Familie ist eine Stütze und ein Spiegel. Ich spüre, wie auch sie die Veränderungen im Alltag miterleben: Mama ist plötzlich zu Hause. An meinem Zustand ändert sich aber nichts. Ich bin erleichtert, dass der Druck wegfällt, schaffe es aber nicht aus dem permanenten Testantrieb herauszukommen.

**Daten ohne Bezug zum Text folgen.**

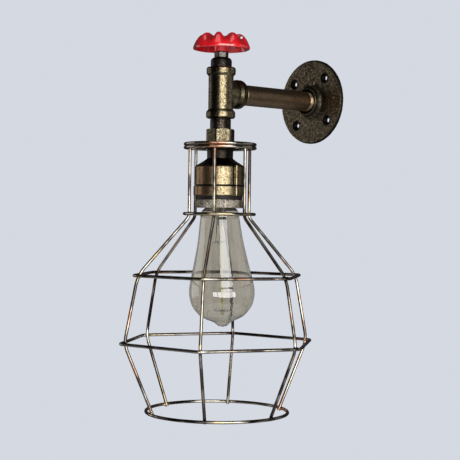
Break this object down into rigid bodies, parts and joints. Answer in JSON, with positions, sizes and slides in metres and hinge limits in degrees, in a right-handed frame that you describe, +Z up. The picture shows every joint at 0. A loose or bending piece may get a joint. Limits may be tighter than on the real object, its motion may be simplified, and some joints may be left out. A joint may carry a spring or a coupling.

Trotz Krankschreibung schaffe ich es nicht, mich zu organisieren. An meinem Zustand hat sich nach anfänglicher „Besserungseuphorie“ nichts geändert. Ich hadere mit der Entscheidung, mich zur Reha anzumelden. Bis es mein Mann auf den Punkt bringt: „Es würde uns allen guttun, wenn es Dir besser geht und Du wieder Du bist.“ Das hat gesessen. Zuerst. Dann aber meinte ich: „Du würdest es unterstützen, wenn ich da hingehe? Mir helfen, alles zu organisieren? Warum habe ich daran gezweifelt?“

So ging ich also zum ersten Termin in die Psychosomatische Klinik. Nach zwei Vorgesprächen wurde ich aufgenommen, da ich mich ja nochmal schwer tat, sofort zuzusagen. Doch die Kinder waren das kleinste Problem: Sie machten Freudensprünge, als sie hörten, dass sie für einige Zeit jeden Mittag bei der Tagesmutter sein dürfen. Die hatte nämlich sofort zugesagt. Hätte sie ja schon eher mal fragen können. Und zum Glück sind da ja alle vier Grosseltern, die ihre Unterstützung anbieten.

Ich nehme an. Ja, weiterhin mit schlechtem Gewissen, allen anderen etwas aufzubürden, weil ich es mir „gut gehen lassen“ werde. Ich weiss, das werde ich noch lernen müssen. Aber der erste Schritt ist nun endlich gemacht. „Ich“ starte.